檸檬3 ヴァイオリン様
治療室では、タケルが目を閉じて満天の星空へと想いを巡らせていた。 (マーグ。教えてくれ。…君にも、こんな気持ちはあったのだろうか?) タケルは今、強く恋愛を体感していた。 生き急いだ兄にも、この不思議な力みなぎる体験があったか。 (相手は誰でも良い。…俺以外で、誰か愛していたか?) 無言の宇宙に、限りなく(YES)に近いなにかを感じると、タケルは深く息を吸い、頷いた。 目を開け、暗い室内を見渡す。 (ロゼは俺のことが、すきなんだろうか) 寝返りを打つ。 (なにか、わけがあって、言い出せないんだろうか) タケルは、先刻別れ際に見せた、ロゼの自責の表情を見逃していなかった。 (やはりマーグの死のことだろうか…。 もう一度寝返りを打つ。 (だが、もし、そういうことなら…。言わせてやりたい) 熱い想いをたしかめるように、胸元に毛布を抱き寄せる。 (ロゼの心の鎖を解き放つ。なにもかも自由に、言えるようにしてやりたい) 「愛してる」 (って、言ってくれたら、俺はどんなに嬉しいだろう…!!) 恋する青年らしい時めきで、タケルは体内に期待というエネルギーが充満してゆくのを実感し、そんな急速な気分の回復を我ながら頼もしく感じていた。 (そうしたらもう、誰か他人を、羨ましいなんて思わないだろう、絶対…!) タケルは刹那さの中にも、妄想による喜びを感じずにはいられないなかった。
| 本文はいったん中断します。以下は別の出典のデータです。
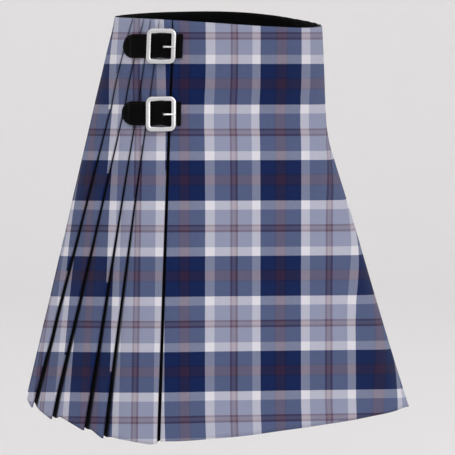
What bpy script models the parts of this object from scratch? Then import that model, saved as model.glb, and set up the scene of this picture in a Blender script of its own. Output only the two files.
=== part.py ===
"""A Scottish kilt, fastened and filled out as on a wearer, hollow, with nobody in it.

The wearer faces -Y, the wearer's right is -X and the origin is the centre of the waist opening.
Every cloth piece is a thin wall that follows level outlines of the body round the garment.
Places round the garment are arcs: metres from the front centre towards the wearer's right side.
Heights are shares: 0 at the waist edge, 1 at the hem.
"""

import math

import bmesh
import bpy
import numpy as np
from mathutils import Matrix, Vector

# Body outline: three sections down to the hip, and straight falls from there to the hem.
LENGTH = 0.603
HIP = 0.22
HIP_SOFTNESS = 0.04
SOFTENING = ((-1, 0.25), (0, 0.5), (1, 0.25))  # steps of share to each side, and their weights
SECTIONS = (
    # half_width, front_depth, back_depth, squareness
    (0.166, 0.137, 0.123, 2.2),  # waist
    (0.178, 0.130, 0.148, 2.3),  # seat, half way to the hip
    (0.177, 0.120, 0.192, 2.4),  # hip
    (0.286, 0.232, 0.231, 3.3),  # hem
)
WAIST_RISE = 0.014
WAIST_TWIST = 0.0035
HEM_RISE = 0.0175
HEM_SIDE_DROP = 0.0055
ANGLE_STEPS = 720

# Cloth
CLOTH = 0.0013
LINING = 0.0010
SEAM = 0.0003
SEAM_ARC = 0.0004
LAYER = 0.0019
STEP_STITCHED = 0.0038
STEP_OPEN = 0.0090
TUCK = 0.62
SHARES = (0.0, 0.07, 0.14, 0.20, 0.26, 0.50, 0.75, 1.0)

# Arcs of the apron's edges and of the first folds, at the waist, the hip and the hem.
STATIONS = (0.0, HIP, 1.0)
APRON_FREE_EDGE = (0.152, 0.148, 0.239)
APRON_PRESSED_EDGE = (0.157, 0.171, 0.263)
FIRST_FOLDS = (
    (0.1552, 0.1552, 0.2472),
    (0.177, 0.188, 0.334),
    (0.192, 0.208, 0.378),
    (0.205, 0.238, 0.478),
    (0.230, 0.278, 0.545),
    (0.322, 0.384, 0.614),
    (0.352, 0.422, 0.656),
)
REGULAR_PLEATS = 18
SEAM_FOLD = 11
SEAM_SHARE = 0.45
APRON_TUCK = 0.055
APRON_STEPS = 9
UNDER_APRON_STEPS = 12
UNDER_APRON_SHORT = 0.006
LINING_SHARES = (0.007, 0.07, 0.14, 0.20, 0.26, 0.33)
LINING_STEPS = 44
LINING_SHORT = 0.004
LINING_EASE = 0.0014

# Strap, buckle, prong and tab. Runs are metres from the buckle's centre towards the strap's tip,
# and heights are metres out from the cloth.
STRAP_WIDTH = 0.036
STRAP_THICK = 0.0020
STRAP_LIFT = 0.0010  # the strap lies a little above the middle of the frame
TIP_STEPS = 4
TIP_TURN = math.radians(78)
RUN_STEP = 0.008
TAB_WIDTH = 0.029
TAB_THICK = 0.0014
TAB_LENGTH = 0.050
TAB_RETURN = 0.0095
TAB_STEPS = 6
TAB_SLOT = 0.0048
BAR_RADIUS = 0.0014
BAR_HEIGHT = 0.0048
BAR_SIDES = 10
FRAME_LENGTH = 0.0462
FRAME_HEIGHT = 0.0526
FRAME_BAR = 0.0070
FRAME_THICK = 0.0026
FRAME_LEVEL = 0.0063
FRAME_CORNER = 0.0060
CORNER_STEPS = 4
PRONG_WIDTH = 0.0034
PRONG_THICK = 0.0014
PRONG_LIFT = -0.0012
HOLE_RUN = -0.0044
HOLE_RADIUS = 0.0027
HOLE_SIDES = 12
CUT_REACH = 0.0115
EYE_STEPS = 9
TAB_TURNS = (-80, -270)  # degrees round the centre bar, from the strap's tip side upwards
PRONG_TURNS = (80, -180)
TAB_DIP = 0.0008
FITTING_SPAN = 0.020
SWELL_RUNS = (-0.060, -0.048, -0.030, -0.015, 0.0, 0.015, 0.030, 0.050, 0.074)
SWELL_RISES = (-0.018, -0.009, 0.0, 0.009, 0.0192)
SWELL_SPARE = 0.00012
STRAP_RISE = (
    # run, height of the strap's middle
    (-0.0250, 0.00195),
    (-0.0165, 0.00195),
    (-0.0090, 0.00560),
    (-0.0032, 0.00890),
    (0.0000, 0.00920),
    (0.0032, 0.00890),
    (0.0095, 0.00620),
    (0.0150, 0.00390),
    (0.0200, 0.00365),
    (0.0520, 0.00365),
    (0.0560, 0.00195),
)
PRONG_TONGUE = (
    # run, height of the prong's middle
    (-0.0036, 0.0063),
    (-0.0044, 0.0090),
    (-0.0068, 0.0104),
    (-0.0130, 0.0096),
    (-0.0190, 0.0087),
    (-0.0235, 0.0085),
)
UPPER_ROOT = ((-0.0310, 0.00195),)
LOWER_ROOT = ((-0.0285, 0.00195),)
HIDDEN_ROOT = ((-0.0600, -0.0007), (-0.0425, 0.00195))  # comes out from under a pleat
FASTENINGS = (
    # name, (side: 1 wearer's right and -1 left, arc, height, lean), root and tip of the strap
    ("upper", (1, 0.1683, -0.0447, 0.0), UPPER_ROOT, 0.0735),
    ("lower", (1, 0.1648, -0.1459, 0.055), LOWER_ROOT, 0.0705),
    ("left", (-1, 0.2520, -0.0560, 0.0), HIDDEN_ROOT, 0.0735),
)

# Finishes: colour, roughness, metallic
FINISHES = {
    "tartan": ((0.21, 0.24, 0.36), 0.90, 0.0),
    "lining": ((0.012, 0.012, 0.014), 0.85, 0.0),
    "leather": ((0.015, 0.014, 0.014), 0.50, 0.0),
    "silver_metal": ((0.78, 0.79, 0.81), 0.25, 1.0),
}

ANGLES = np.linspace(-0.5 * math.pi, -2.5 * math.pi, ANGLE_STEPS + 1)


def power(values, exponent):
    """Raise to a power and keep the sign."""
    return np.sign(values) * np.abs(values) ** exponent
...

(だが、もし、ズールに俺が負けるようなことがあったら。 今まで、無意識にも意識せざるを得なかったズールとデビルリングの恐怖が、今夜は忘れられそうな程の小ささに、捕らえられる。
(生きていたい) タケルは心の中で呟いた。 美しい程にシンプルな願いであった。 タケルは先刻触れたロゼの頬の感触を思い出していた。 (生きていたい。そして彼女と、輝く未来を俺は築こう)
デビルリングの重圧を認めたくなくて、誰にも話せなかった自分がいた。 それはすなわち、ロゼの優しさを撥ね付けたい、何をも考えたくない日々なのであった。 (それでも彼女は来てくれた) (ごめん。気づいてやれなくて) (ロゼには自由に愛してほしい。どうか苦しまずに…。 1日も早くズールを倒し、この腕で幸福を抱きしめよう。
タケルは知った。 体が蝕まれても、精神が豊かに、力みなぎる時があるということを。 (灼熱の炎が空を焦がす星へ行く) (マーグら、俺を守ってくれた死者達を解放する) (ロゼ、それまで待っていてくれ。 一瞬、戦いの厳しさに返り、眉間に縦皺を寄せ、タケルは寝返りを打った。 両手を持ち上げ、手のひらにくちづけ、眠りに落ちる。明日の体力の回復を念じて…。 幾時間も立たずに、運命の太陽が、昇り始めていた。